Job mobility: The SAA-C03 is recognized across industries. Finance, healthcare, retail—they all value it. Without it, you’re competing against certified candidates for the same roles.

Baseline credibility: You’ve proven you can think about AWS systems at scale. You understand trade-offs. You know the limits.

What you don’t get back: The magic feeling of “now I’m an architect.” The cert proves competency at a specific level. That level is foundational. If you want to actually architect large systems, you’ll need to learn what the SAA-C03 doesn’t cover: cost optimization, organizational scaling, vendor lock-in strategies. The cert is the beginning, not the destination.

Is it worth 60 hours and 300 USD? If you’re using it for career movement, yes. If you’re using it to avoid learning, no.

What To Do If You Decide Yes

Stop studying the way you did.

Your practice tests said you were passing. Your score report said you weren’t. The disconnect is real. You need to rebuild your study method around decision-making, not comprehension.

  1. Build something first. Spend 1 week hands-on. Use the AWS free tier. Create a 3-tier web application: load balancer, EC2 in private subnets, RDS backend.

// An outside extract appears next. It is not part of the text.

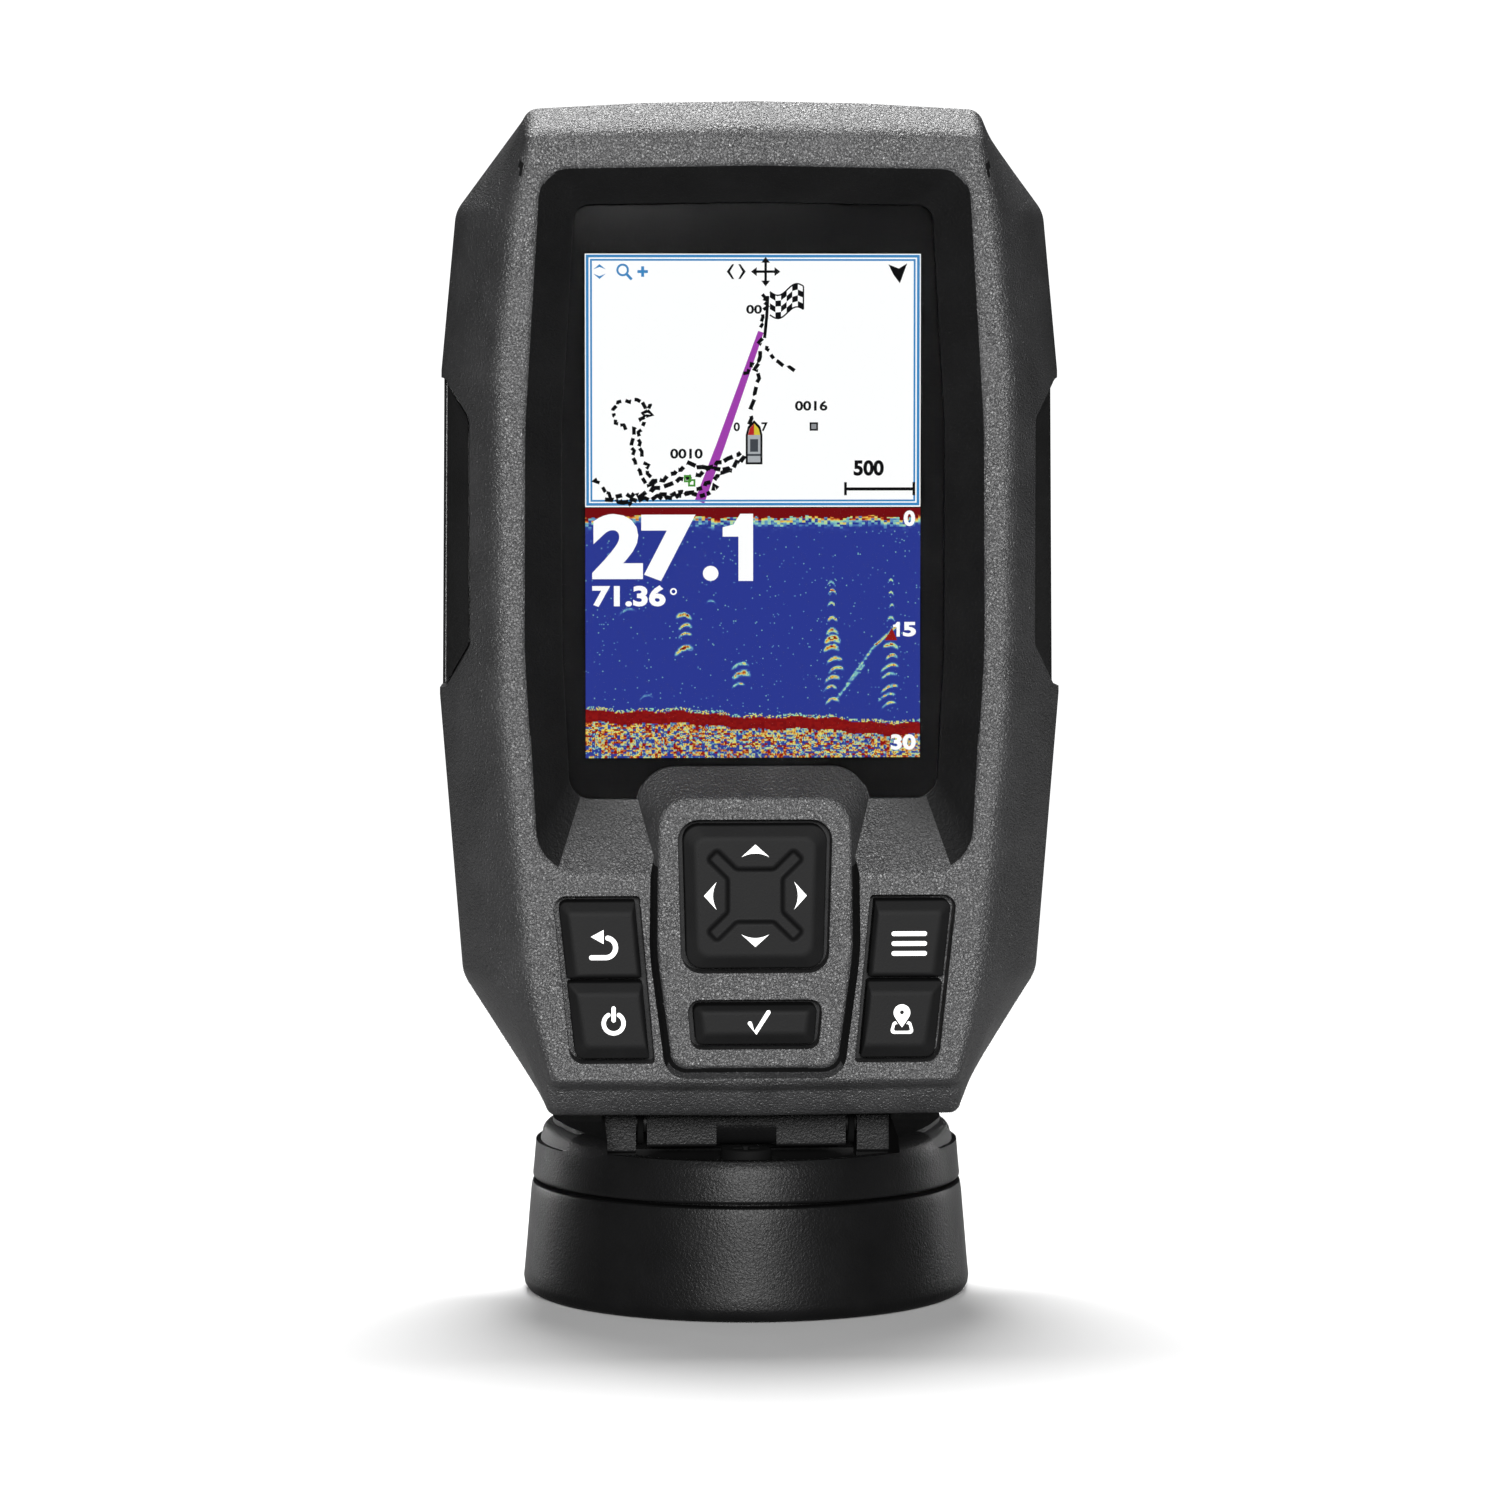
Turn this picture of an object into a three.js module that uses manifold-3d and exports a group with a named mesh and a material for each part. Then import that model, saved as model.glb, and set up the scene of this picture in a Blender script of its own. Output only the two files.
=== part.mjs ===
// Fish finder: a compact sonar display head that slides onto a cradle, on a tilt and swivel deck mount.
// Millimetres, +Z up, the screen faces -Y. The origin is on the swivel axis, at the underside of the mount's pad.
import * as THREE from "three";
import { mergeVertices } from "three/addons/utils/BufferGeometryUtils.js";
import Module from "manifold-3d";

const wasm = await Module();
wasm.setup();

// ---------------------------------------------------------------- driving dimensions

// Display: a 3.5 inch panel, upright
const SCREEN_WIDTH = 49.1;
const SCREEN_HEIGHT = 73.7;
const GLASS_SIDE_BORDER = 0.9; // panel glass past the lit area
const GLASS_TOP_BORDER = 1.7;
const GLASS_BOTTOM_BORDER = 4.0;
const PANEL_THICK = 2.0;
const BACKLIGHT_THICK = 2.4;

// Lens: the window over the display, with its printed border
const LENS_SIDE_BORDER = 3.5;
const LENS_TOP_BORDER = 7.5;
const LENS_BOTTOM_BORDER = 6.0;
const LENS_THICK = 1.5;
const TAPE_THICK = 0.4;

// Front face, from the lens outwards
const RECESS_DEPTH = 5.0;
const RECESS_SIDE_RUN = 5.05;
const RECESS_TOP_RUN = 5.4;
const RECESS_BOTTOM_RUN = 10.8;
const RING_SIDE = 3.0;
const RING_TOP = 4.1;
const TOP_BEVEL = 5.1;
const BOTTOM_BEVEL = 5.2;
const BEVEL_DEPTH = 5.2;
const WING_WIDTH = 9.8;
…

Then break it. Add another region. Set up failover. See what happens when instances fail. Console time beats video time by 10x for this cert.

  2. Use scenario-based practice tests. Not definition-based tests. Look for tests that show you infrastructure diagrams and ask “what’s wrong here?” or “which change would reduce cost by 40%?” That’s exam-like thinking. Take-the-Test (free), Whizlabs, or Jon Bonso’s exams do this well. Aim for 750+ on practice tests before you retake.

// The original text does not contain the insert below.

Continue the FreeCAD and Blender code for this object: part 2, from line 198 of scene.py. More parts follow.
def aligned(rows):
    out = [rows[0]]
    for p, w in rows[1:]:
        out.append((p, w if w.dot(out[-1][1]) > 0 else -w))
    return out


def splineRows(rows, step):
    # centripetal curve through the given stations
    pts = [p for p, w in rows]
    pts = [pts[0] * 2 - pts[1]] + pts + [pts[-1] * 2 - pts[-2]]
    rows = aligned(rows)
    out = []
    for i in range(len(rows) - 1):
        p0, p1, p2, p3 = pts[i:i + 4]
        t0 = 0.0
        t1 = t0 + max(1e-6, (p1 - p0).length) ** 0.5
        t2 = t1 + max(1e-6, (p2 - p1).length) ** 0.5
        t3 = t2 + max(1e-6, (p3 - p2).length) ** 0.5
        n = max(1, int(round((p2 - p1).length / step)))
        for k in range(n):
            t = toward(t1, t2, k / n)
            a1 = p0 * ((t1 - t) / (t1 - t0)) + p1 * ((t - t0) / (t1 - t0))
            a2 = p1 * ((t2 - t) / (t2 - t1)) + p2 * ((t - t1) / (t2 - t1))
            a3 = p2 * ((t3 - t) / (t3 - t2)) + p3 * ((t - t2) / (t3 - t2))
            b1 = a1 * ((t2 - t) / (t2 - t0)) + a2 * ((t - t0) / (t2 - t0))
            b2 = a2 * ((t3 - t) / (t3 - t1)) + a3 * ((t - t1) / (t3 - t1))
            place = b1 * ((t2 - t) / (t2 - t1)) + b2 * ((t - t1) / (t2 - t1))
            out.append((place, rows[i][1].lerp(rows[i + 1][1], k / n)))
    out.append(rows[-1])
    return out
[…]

  3. Score-map your weak domains. Your 687 report showed which domains you missed. Go deep on Domain 1 and Domain 3 only. Don’t re-study everything. That’s wasted time.

  4. Take the exam in 4 weeks. Not 8. The gap is small. Over-studying creates false confidence. Study with urgency.

Schedule your retake today. Not tomorrow. The sooner you schedule, the sooner you stop procrastinating.